OBJECTIVE -
Write out the whole listing again, exactly.

DATA EXCERPTS -
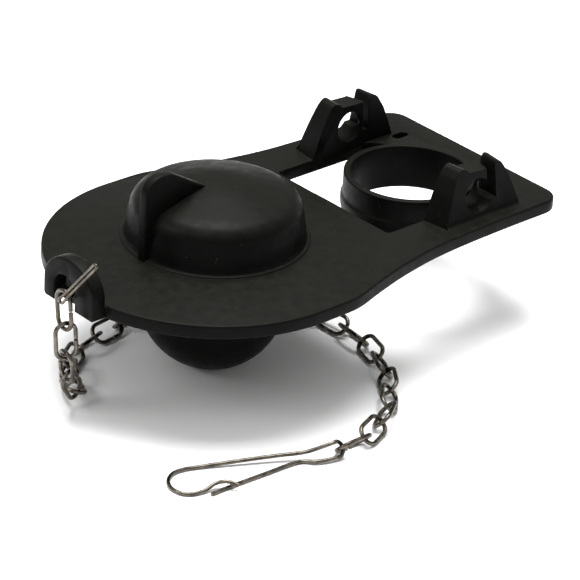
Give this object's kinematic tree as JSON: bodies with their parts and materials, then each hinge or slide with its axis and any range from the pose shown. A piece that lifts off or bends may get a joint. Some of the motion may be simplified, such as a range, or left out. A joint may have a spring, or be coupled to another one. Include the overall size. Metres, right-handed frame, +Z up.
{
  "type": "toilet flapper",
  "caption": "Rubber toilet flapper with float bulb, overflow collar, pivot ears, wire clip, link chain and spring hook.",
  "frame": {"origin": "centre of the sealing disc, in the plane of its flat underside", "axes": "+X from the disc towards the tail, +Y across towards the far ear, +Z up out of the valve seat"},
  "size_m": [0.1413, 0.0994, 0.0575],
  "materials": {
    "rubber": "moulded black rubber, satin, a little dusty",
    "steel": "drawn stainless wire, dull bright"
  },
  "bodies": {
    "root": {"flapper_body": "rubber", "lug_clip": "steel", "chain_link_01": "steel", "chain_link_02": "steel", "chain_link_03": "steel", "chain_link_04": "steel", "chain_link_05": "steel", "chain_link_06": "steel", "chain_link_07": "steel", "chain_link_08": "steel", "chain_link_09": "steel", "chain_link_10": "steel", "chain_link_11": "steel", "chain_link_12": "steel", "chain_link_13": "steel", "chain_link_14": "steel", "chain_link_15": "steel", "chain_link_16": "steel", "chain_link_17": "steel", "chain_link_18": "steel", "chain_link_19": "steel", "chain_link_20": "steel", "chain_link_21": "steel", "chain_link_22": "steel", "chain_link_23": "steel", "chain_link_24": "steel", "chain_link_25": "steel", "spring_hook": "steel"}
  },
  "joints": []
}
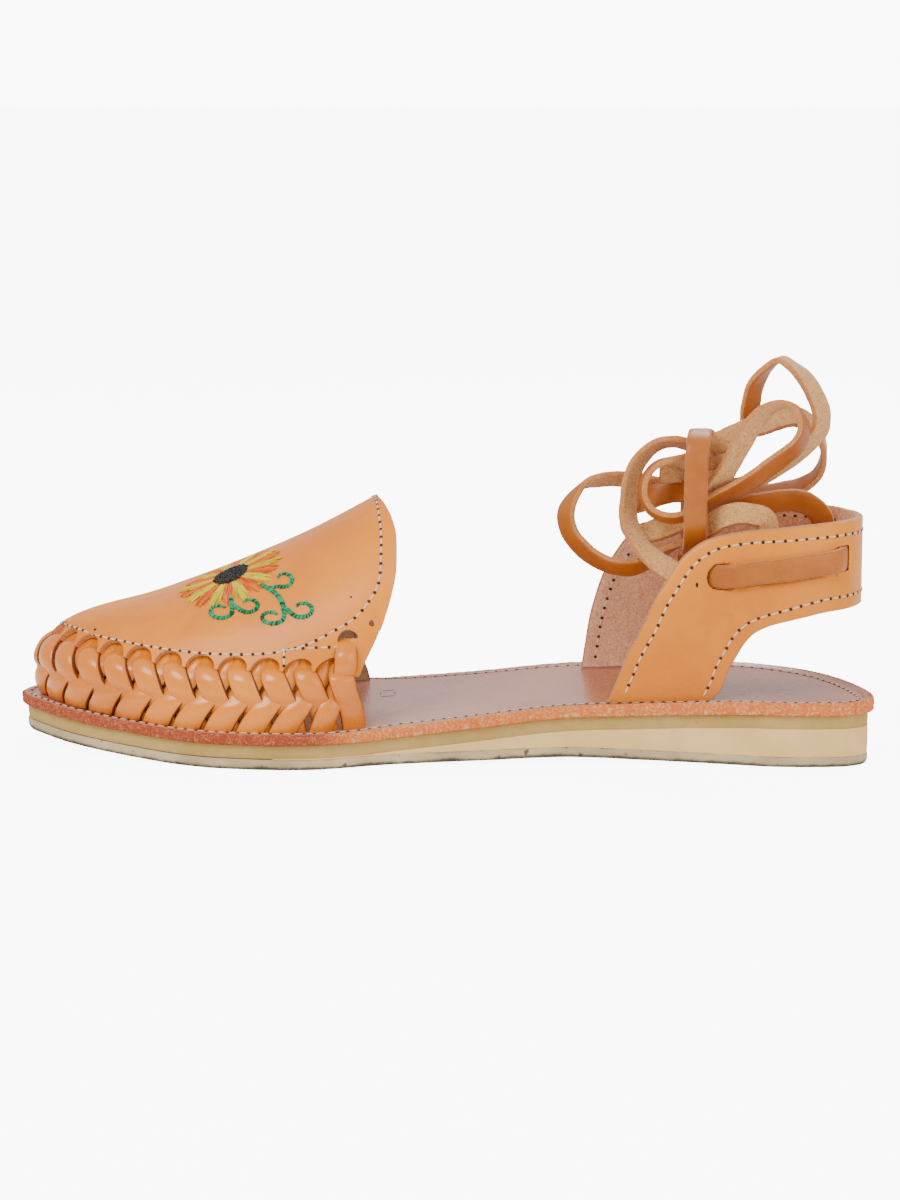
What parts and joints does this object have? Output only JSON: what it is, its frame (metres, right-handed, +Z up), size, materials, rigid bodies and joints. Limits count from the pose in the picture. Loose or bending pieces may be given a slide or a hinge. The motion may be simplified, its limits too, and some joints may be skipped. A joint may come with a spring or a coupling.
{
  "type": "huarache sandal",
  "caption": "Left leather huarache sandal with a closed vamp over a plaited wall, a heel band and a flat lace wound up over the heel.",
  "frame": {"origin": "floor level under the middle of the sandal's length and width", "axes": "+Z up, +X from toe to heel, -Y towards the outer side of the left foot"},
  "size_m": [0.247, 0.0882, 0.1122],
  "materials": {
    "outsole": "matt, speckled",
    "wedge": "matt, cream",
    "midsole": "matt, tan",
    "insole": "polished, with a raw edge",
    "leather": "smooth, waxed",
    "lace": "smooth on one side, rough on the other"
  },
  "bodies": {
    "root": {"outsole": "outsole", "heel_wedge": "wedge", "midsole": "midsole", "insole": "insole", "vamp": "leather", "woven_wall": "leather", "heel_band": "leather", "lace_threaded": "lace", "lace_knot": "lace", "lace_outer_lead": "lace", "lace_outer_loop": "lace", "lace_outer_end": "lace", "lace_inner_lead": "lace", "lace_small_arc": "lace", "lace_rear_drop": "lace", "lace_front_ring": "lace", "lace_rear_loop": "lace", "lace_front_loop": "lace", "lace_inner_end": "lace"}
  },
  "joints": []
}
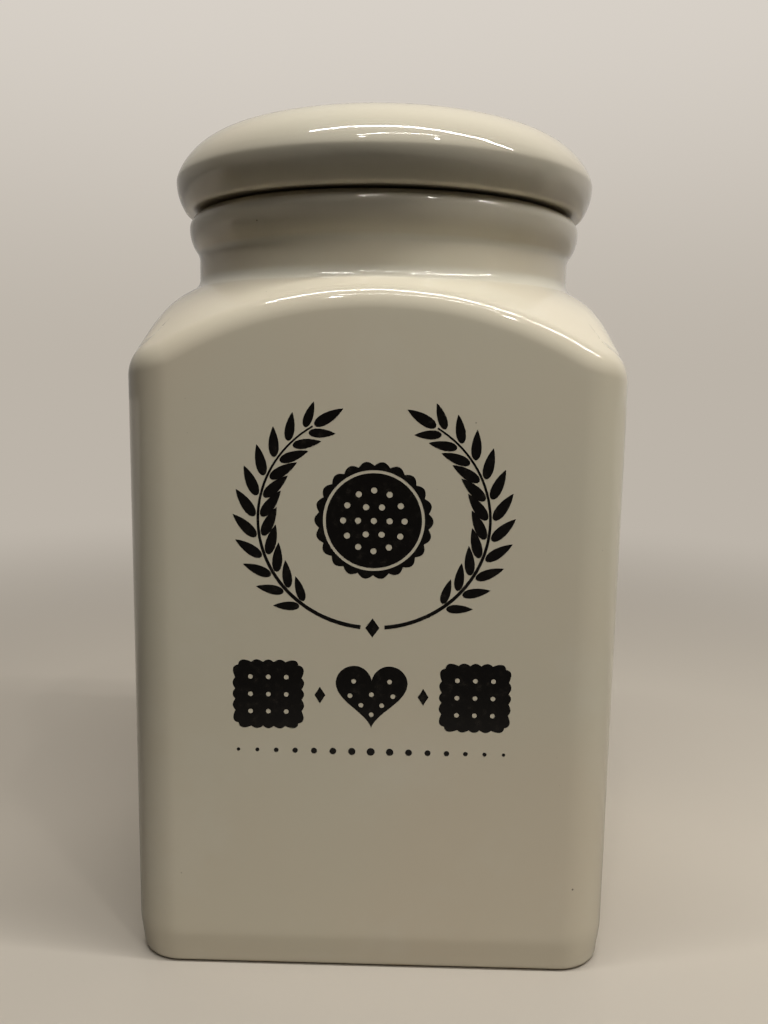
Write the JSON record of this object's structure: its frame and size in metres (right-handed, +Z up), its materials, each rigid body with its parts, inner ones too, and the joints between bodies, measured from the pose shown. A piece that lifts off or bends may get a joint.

CORRECT OUTPUT -
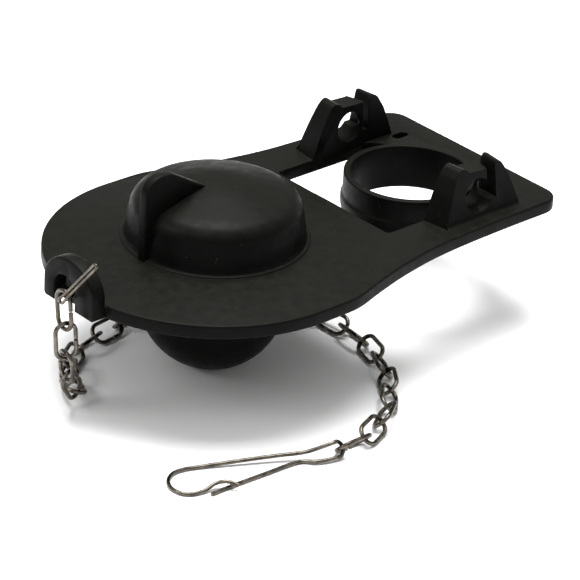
Give this object's kinematic tree as JSON: bodies with their parts and materials, then each hinge or slide with its axis and any range from the pose shown. A piece that lifts off or bends may get a joint. Some of the motion may be simplified, such as a range, or left out. A joint may have a spring, or be coupled to another one. Include the overall size. Metres, right-handed frame, +Z up.
{
  "type": "toilet flapper",
  "caption": "Rubber toilet flapper with float bulb, overflow collar, pivot ears, wire clip, link chain and spring hook.",
  "frame": {"origin": "centre of the sealing disc, in the plane of its flat underside", "axes": "+X from the disc towards the tail, +Y across towards the far ear, +Z up out of the valve seat"},
  "size_m": [0.1413, 0.0994, 0.0575],
  "materials": {
    "rubber": "moulded black rubber, satin, a little dusty",
    "steel": "drawn stainless wire, dull bright"
  },
  "bodies": {
    "root": {"flapper_body": "rubber", "lug_clip": "steel", "chain_link_01": "steel", "chain_link_02": "steel", "chain_link_03": "steel", "chain_link_04": "steel", "chain_link_05": "steel", "chain_link_06": "steel", "chain_link_07": "steel", "chain_link_08": "steel", "chain_link_09": "steel", "chain_link_10": "steel", "chain_link_11": "steel", "chain_link_12": "steel", "chain_link_13": "steel", "chain_link_14": "steel", "chain_link_15": "steel", "chain_link_16": "steel", "chain_link_17": "steel", "chain_link_18": "steel", "chain_link_19": "steel", "chain_link_20": "steel", "chain_link_21": "steel", "chain_link_22": "steel", "chain_link_23": "steel", "chain_link_24": "steel", "chain_link_25": "steel", "spring_hook": "steel"}
  },
  "joints": []
}
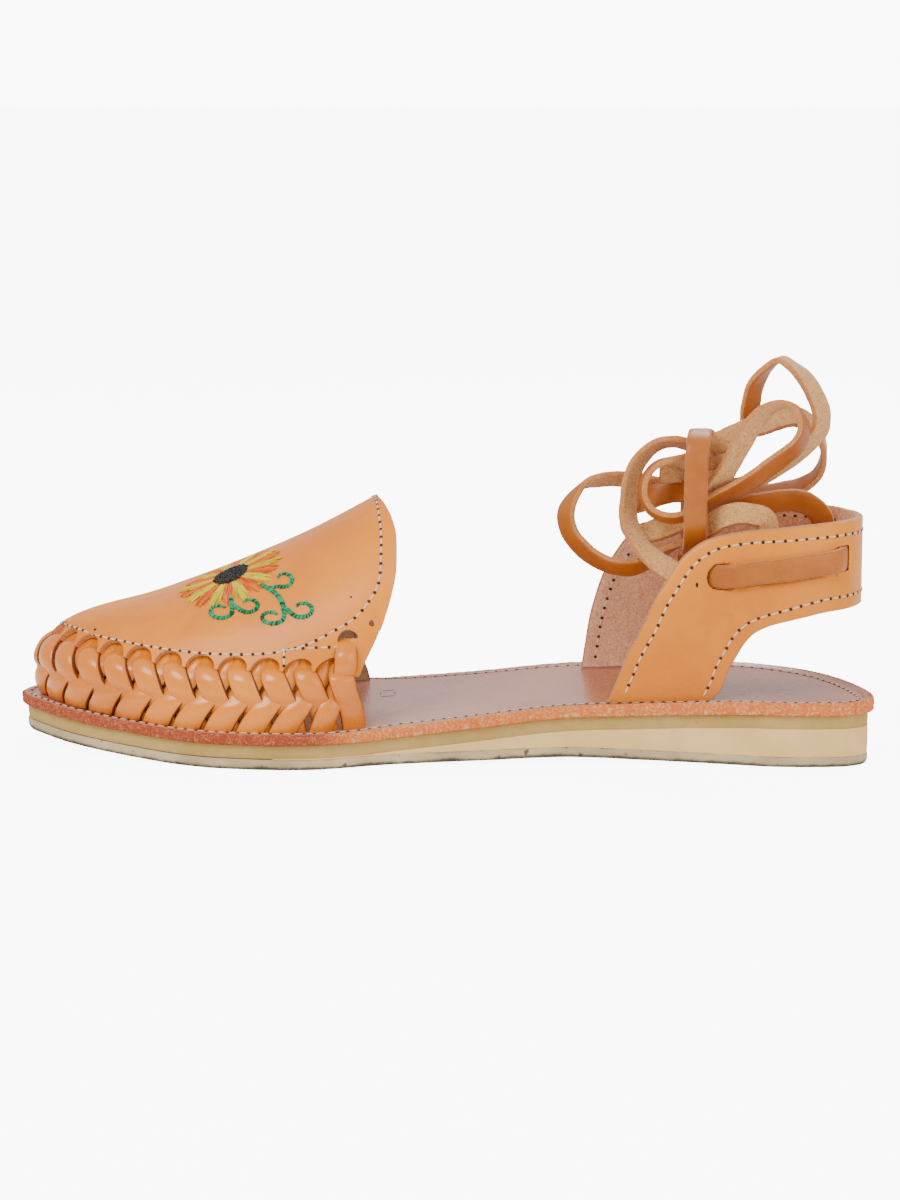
What parts and joints does this object have? Output only JSON: what it is, its frame (metres, right-handed, +Z up), size, materials, rigid bodies and joints. Limits count from the pose in the picture. Loose or bending pieces may be given a slide or a hinge. The motion may be simplified, its limits too, and some joints may be skipped. A joint may come with a spring or a coupling.
{
  "type": "huarache sandal",
  "caption": "Left leather huarache sandal with a closed vamp over a plaited wall, a heel band and a flat lace wound up over the heel.",
  "frame": {"origin": "floor level under the middle of the sandal's length and width", "axes": "+Z up, +X from toe to heel, -Y towards the outer side of the left foot"},
  "size_m": [0.247, 0.0882, 0.1122],
  "materials": {
    "outsole": "matt, speckled",
    "wedge": "matt, cream",
    "midsole": "matt, tan",
    "insole": "polished, with a raw edge",
    "leather": "smooth, waxed",
    "lace": "smooth on one side, rough on the other"
  },
  "bodies": {
    "root": {"outsole": "outsole", "heel_wedge": "wedge", "midsole": "midsole", "insole": "insole", "vamp": "leather", "woven_wall": "leather", "heel_band": "leather", "lace_threaded": "lace", "lace_knot": "lace", "lace_outer_lead": "lace", "lace_outer_loop": "lace", "lace_outer_end": "lace", "lace_inner_lead": "lace", "lace_small_arc": "lace", "lace_rear_drop": "lace", "lace_front_ring": "lace", "lace_rear_loop": "lace", "lace_front_loop": "lace", "lace_inner_end": "lace"}
  },
  "joints": []
}
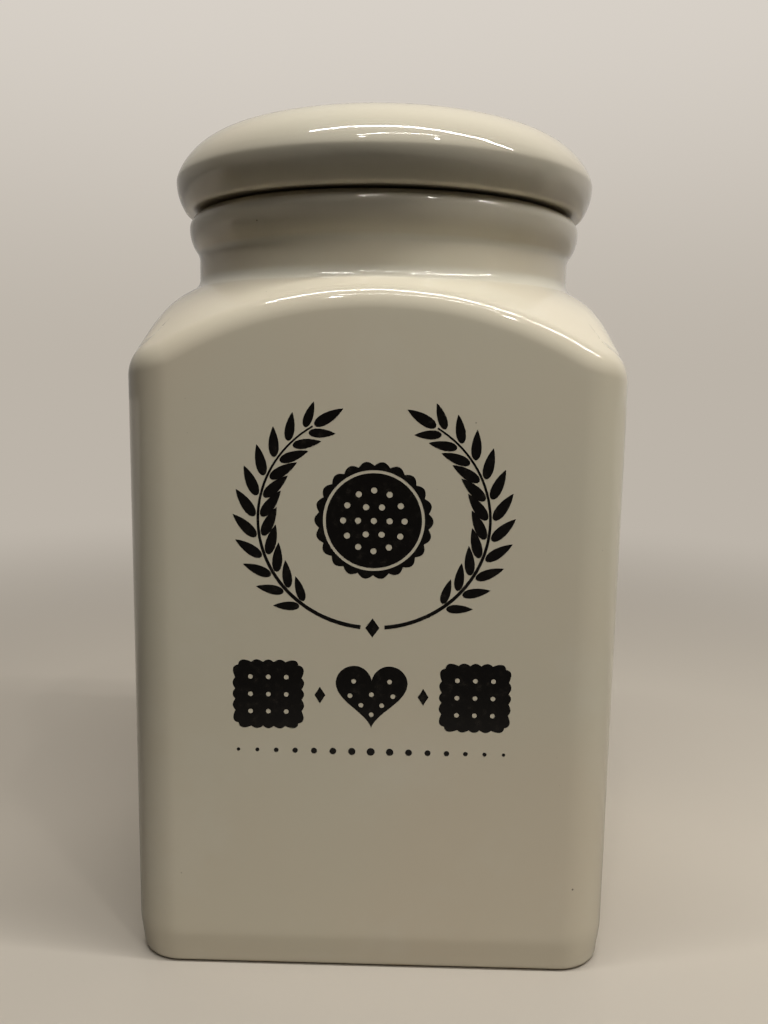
Write the JSON record of this object's structure: its frame and size in metres (right-handed, +Z up), its materials, each rigid body with its parts, inner ones too, and the joints between bodies, measured from the pose shown. A piece that lifts off or bends may get a joint.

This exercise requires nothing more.